The Ugly – The picture on the front page says it all! A big gob of  core I lost on my last fishing trip!  Now here comes the ugly, and I really mean ugly!  Just yesterday, 09/18/2012 while fishing in front of Burns ditch in Portage Indiana,   I lost a full core of 27 pound line  and another hundred yards of mono off another rig. Here is what happened:  A gigantic  King hit  and took out about a hundred yards of line and crossed a flat line we had out. It seemed like we had doubles, but as it turns out:  It was only one King that connected and crossed with another line! The fish went back and forth, got some leverage and broke off.  We ended up pulling most of the lines in by hand because the core was so badly kinked and tangled they could not get through the rod guides.  The two lines got  tangled with each other beyond repair and had to be cut off . We not only lost a big fish, but we also lost a lure and almost a full core of lead line and some mono as well. I figured it was about $35.00 shot in the ass!  Two months ago, something similar  happened to me with four lines out. A big king hit , crossed over two lines of  core and two mono lines! We could not reel in the lines that got tangled. We ended up losing the fish, two lures and much of the core.  This little bag of tricks ended up costing me about $80.00!……

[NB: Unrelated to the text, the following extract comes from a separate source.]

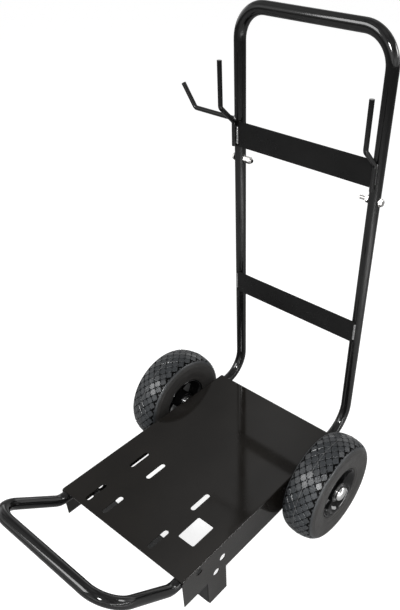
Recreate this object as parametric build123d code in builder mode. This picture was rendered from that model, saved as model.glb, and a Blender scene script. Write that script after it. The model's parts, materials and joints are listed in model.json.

Part of the “Ugly”, is my own fault!  I had most of my problems when I wasn’t running enough spread between my lines.  From now on, I will  run 3, 4 or 5 colors off a planer board. That will  pretty much give me the best of both worlds. I can still run some lead core, but will get a wider spread, which should prevent most of the tangling issues.

Lead core fishing line  is a fabulous invention! If you don’t at least give it a try, you are missing the boat…..  A PUN INTENDED!